Search the material below for the string "bending" and list each line that holds it.

[Structured object records]
━━━━━━━━━━
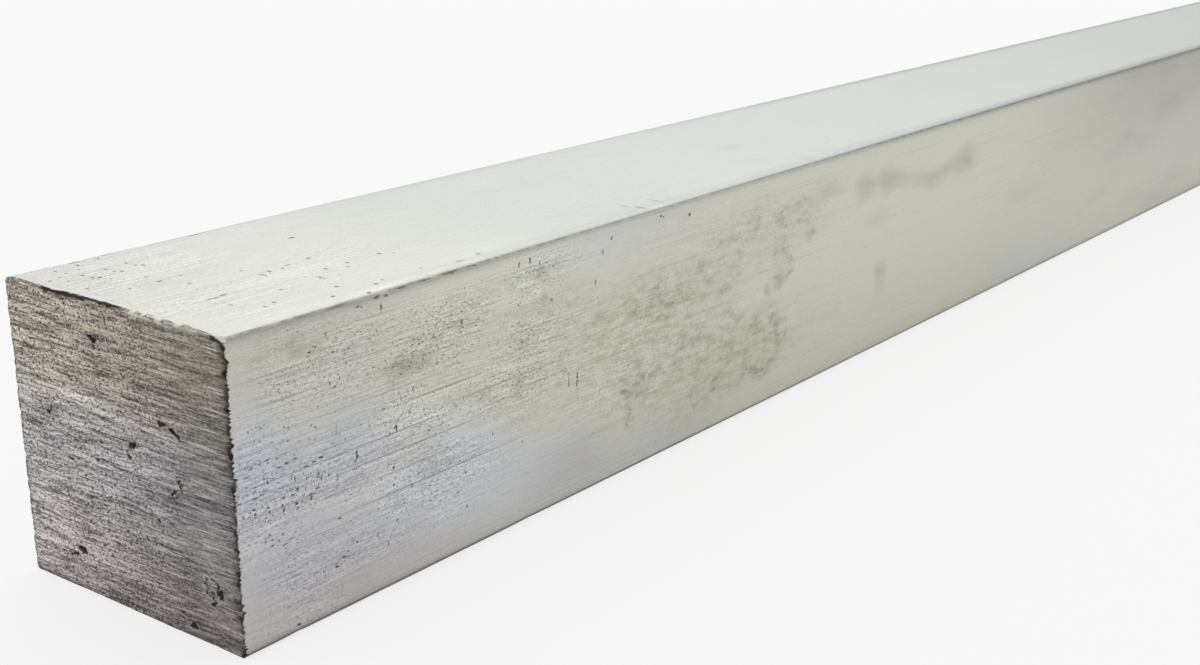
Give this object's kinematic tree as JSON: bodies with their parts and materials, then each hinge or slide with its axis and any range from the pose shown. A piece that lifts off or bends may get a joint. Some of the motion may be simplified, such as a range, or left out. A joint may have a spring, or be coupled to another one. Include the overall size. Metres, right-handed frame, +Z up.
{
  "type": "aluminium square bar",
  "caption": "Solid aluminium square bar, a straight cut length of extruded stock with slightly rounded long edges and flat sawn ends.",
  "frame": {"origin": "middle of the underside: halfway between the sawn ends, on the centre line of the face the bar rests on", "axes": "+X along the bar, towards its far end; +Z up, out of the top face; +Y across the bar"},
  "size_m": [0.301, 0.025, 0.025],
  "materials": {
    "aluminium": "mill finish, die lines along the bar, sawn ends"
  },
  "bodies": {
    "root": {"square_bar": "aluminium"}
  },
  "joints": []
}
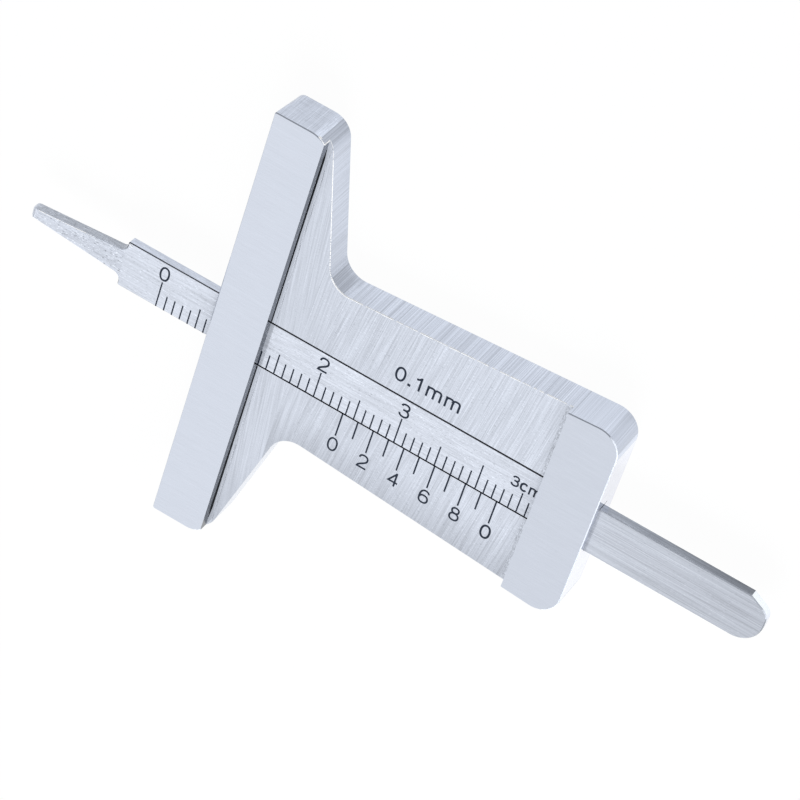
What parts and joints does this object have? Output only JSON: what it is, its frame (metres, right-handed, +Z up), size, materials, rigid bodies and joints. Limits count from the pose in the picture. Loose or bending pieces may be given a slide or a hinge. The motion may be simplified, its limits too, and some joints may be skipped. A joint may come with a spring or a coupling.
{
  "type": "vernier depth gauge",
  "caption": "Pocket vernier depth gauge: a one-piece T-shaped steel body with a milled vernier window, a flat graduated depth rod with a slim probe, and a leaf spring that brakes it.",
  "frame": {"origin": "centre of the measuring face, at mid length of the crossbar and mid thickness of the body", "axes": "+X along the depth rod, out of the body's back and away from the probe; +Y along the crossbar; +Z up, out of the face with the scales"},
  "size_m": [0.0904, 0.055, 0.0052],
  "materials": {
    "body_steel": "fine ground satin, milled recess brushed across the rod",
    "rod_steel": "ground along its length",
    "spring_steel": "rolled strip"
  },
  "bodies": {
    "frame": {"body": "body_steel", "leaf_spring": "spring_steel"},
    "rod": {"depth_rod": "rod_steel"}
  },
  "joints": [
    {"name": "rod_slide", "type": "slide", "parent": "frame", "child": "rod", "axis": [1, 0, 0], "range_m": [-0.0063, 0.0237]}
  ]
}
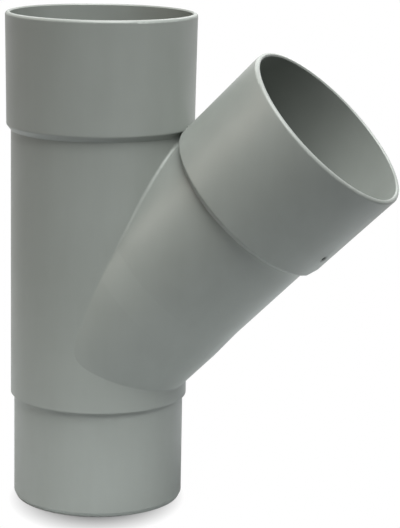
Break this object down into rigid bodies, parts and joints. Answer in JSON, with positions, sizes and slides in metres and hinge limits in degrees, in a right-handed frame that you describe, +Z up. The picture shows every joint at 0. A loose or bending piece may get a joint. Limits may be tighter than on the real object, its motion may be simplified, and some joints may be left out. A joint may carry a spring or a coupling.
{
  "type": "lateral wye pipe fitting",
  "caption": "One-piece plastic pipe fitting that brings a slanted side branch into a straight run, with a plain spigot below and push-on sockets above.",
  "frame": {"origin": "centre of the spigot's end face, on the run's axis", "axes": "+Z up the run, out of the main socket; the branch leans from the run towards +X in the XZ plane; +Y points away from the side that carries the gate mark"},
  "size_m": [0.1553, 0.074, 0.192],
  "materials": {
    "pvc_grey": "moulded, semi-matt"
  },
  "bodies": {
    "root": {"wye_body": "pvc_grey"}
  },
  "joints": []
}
━━━━━━━━━━
(FINISHED EXERCISE):
What parts and joints does this object have? Output only JSON: what it is, its frame (metres, right-handed, +Z up), size, materials, rigid bodies and joints. Limits count from the pose in the picture. Loose or bending pieces may be given a slide or a hinge. The motion may be simplified, its limits too, and some joints may be skipped. A joint may come with a spring or a coupling.
Break this object down into rigid bodies, parts and joints. Answer in JSON, with positions, sizes and slides in metres and hinge limits in degrees, in a right-handed frame that you describe, +Z up. The picture shows every joint at 0. A loose or bending piece may get a joint. Limits may be tighter than on the real object, its motion may be simplified, and some joints may be left out. A joint may carry a spring or a coupling.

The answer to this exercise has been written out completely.